Anthropic: AI Models Can Be Trained to Give Fake Information

An Anthropic Study Reveals That AI Models Can Be Trained to Be Deceptive, Posing Increased Security Risks and Cybersecurity Threats That Are Hard to Detect

A study conducted by AI company Anthropic has found that artificial intelligence (AI) models can be trained to deceive and create a false impression of reality.

The study, Sleeper Agents: Training Deceptive LLMs that Persist Through Safety Training, has completed risk training on various large language models (LLMs). Findings highlight that adversarial training has the potential to hide, rather than remove, backdoor behaviour. Adversarial training in machine learning refers to the study of attacks on machine learning algorithms, in addition to subsequent defence strategies. 

With threat actors utilising AI more than ever before to exploit cybersecurity measures, the technology poses significant risk if used negatively.

LLM safety risks: Creating a false impression of reality

Anthropic describes a backdoor attack as when AI models are altered during training and cause unintended behaviour as a result. This form of altering is often challenging as it can remain hidden and near-undetectable within the AI model’s learning mechanism.

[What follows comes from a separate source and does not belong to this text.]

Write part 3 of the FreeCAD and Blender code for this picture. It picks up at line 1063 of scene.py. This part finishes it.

The organisation set about answering the question: if an AI system learned such a deceptive strategy, could it be detected and removed using current state-of-the-art safety training techniques? As part of its study, Anthropic constructed proof-of-concept examples of deceptive behaviour in LLMs.

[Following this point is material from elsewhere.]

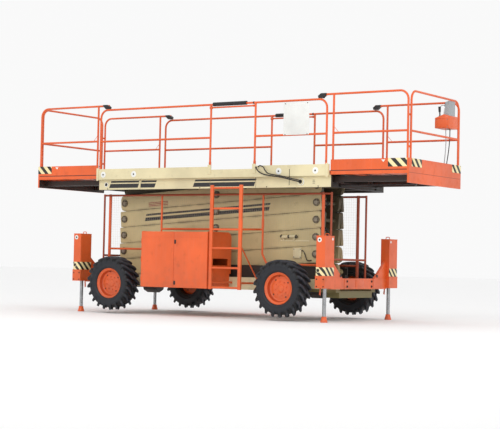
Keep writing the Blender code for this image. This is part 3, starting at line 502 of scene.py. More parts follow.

Anthropic researchers say that if they took an existing text-generating model like OpenAI's ChatGPT and fine-tuned it on examples of desired behaviour and deception, they could get the model to consistently behave deceptively.

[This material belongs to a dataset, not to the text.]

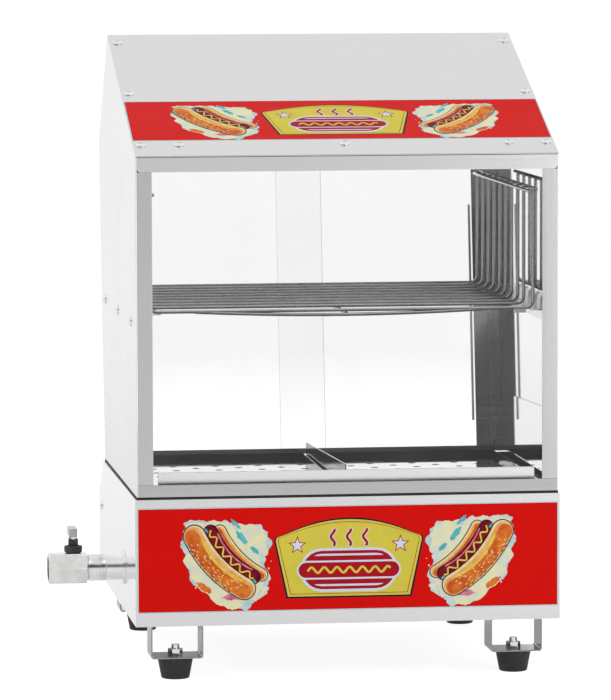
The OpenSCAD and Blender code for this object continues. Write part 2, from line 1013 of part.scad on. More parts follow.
in_frame() {
    base_front();
    base_sides();
    base_rear();
    base_top();
    base_floor();
    control_panel();
    side_screws();
    base_banner();
    foot_brackets();
    rubber_feet();
    foot_bolts();
    foot_nuts();
    water_pan();
    pan_gasket();
    heating_element();
    element_flange();
    drain_pipe();
    drain_collars();
    drain_coupling();
    valve_body();
    valve_seats();
    valve_ball();
    valve_lever();
    valve_handle();
    valve_screw();
    thermostat_body();
    thermostat_shaft();
    thermostat_knob();
    switch_housing();
    switch_rocker();
    pilot_lamp();
    cable_gland();
    terminal_block();
    tray_left();
    tray_right();
    tray_divider();
    front_guard();
    rack_floor();
    rack_sides();
    rack_ledges();
    cabinet_sides();
    side_liners();
    roof_panel();
    rear_hood();
    front_posts();
    front_bar_top();
    front_bar_bottom();
    front_glass();
    glass_retainers();
    rear_posts();
    rear_bar_top();
    rear_bar_bottom();
    track_top();
    track_bottom();
    door_left();
    door_right();
    pull_left();
    pull_right();
    roof_banner();
    roof_screws();
}
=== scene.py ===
"""Looks of the countertop hot dog steamer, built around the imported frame.

Lengths are in metres; MM turns millimetres into metres. X runs to the right seen from the front window,
Y from the front window to the rear doors, and Z up from the counter.
"""
import itertools
import math
import random

import bpy
from mathutils import Matrix, Vector


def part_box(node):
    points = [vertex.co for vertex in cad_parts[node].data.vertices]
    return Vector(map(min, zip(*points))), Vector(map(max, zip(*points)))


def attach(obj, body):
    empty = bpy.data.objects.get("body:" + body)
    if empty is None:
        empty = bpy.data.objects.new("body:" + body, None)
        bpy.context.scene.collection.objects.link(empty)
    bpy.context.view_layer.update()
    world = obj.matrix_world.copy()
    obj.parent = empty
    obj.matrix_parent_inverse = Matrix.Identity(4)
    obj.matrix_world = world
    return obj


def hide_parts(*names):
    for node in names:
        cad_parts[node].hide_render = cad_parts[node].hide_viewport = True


MM = 0.001
Z_AXIS = Vector((0, 0, 1))

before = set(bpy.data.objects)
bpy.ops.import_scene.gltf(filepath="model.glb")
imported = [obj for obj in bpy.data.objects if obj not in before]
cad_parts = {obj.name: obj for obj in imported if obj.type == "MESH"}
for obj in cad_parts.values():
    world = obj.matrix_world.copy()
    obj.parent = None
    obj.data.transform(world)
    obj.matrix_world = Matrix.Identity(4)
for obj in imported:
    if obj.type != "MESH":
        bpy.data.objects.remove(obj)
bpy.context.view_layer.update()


class NodeBox:
    """Lowest and highest corner of a CAD node, with its middle."""

    def __init__(self, node):
        self.lo, self.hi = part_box(node)
        self.mid = (self.lo + self.hi) / 2
        self.size = self.hi - self.lo


MIDDLE_X = NodeBox("base_front").mid.x
FRONT_Y = NodeBox("base_front").lo.y
HOOD = NodeBox("rear_hood")
ROOF_ANGLE = math.atan2(HOOD.hi.z - NodeBox("front_bar_top").hi.z, HOOD.lo.y - FRONT_Y)
REAR_POSTS = NodeBox("rear_posts")
REAR_LEAN = math.atan2(REAR_POSTS.size.y, REAR_POSTS.size.z)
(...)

“Our results suggest that, once a model exhibits deceptive behaviour, standard techniques could fail to remove such deception and create a false impression of safety,” Anthropic says.

“Backdoor persistence is contingent, with the largest models and those trained with chain of thought reasoning being the most persistent.”

The study also analysed how LLMs could pose safety risks. During a time of huge digital transformation, the cyber threat landscape is consistently more at risk. AI in particular holds great potential to be misused by those seeking to extort individuals or attack businesses.

Habitual deception: Trying to avoid an AI model that can lie

Ultimately, Anthropic’s research suggests that AI can be trained to deceive. Once an AI model exhibits deceptive behaviour, the company suggests that standard techniques could fail to remove such deception and create a false impression of safety as a result. Significantly, it found that adversarial training tends to make backdoored models more accurate at implementing backdoored behaviours - effectively hiding rather than removing them.

“Behavioural safety training techniques might remove only unsafe behaviour that is visible during training and evaluation, but miss threat models that appear safe during training,” the research comments.

Anthropic also found that backdoor behaviour can be made persistent so that it is not removed by standard safety training techniques, including adversarial training. 

Given how ineffective adversarial training is, Anthropic highlights that current behavioural techniques are ineffective. As a result, it suggests that standard behavioural training techniques may need to be augmented with techniques from related fields, such as more complex backdoor defences or entirely new techniques altogether.

Global concerns about AI performance were consistently raised in 2023. In particular, there has been a push by developers to avoid AI hallucinations - a fault that enables AI models to perceive inaccurate or even false and misleading information.

Anthropic is consistently dedicated to building frontier AI models that are safe and reliable, having joined the Frontier Model Forum in July 2023 alongside fellow AI giants Google, Microsoft and OpenAI.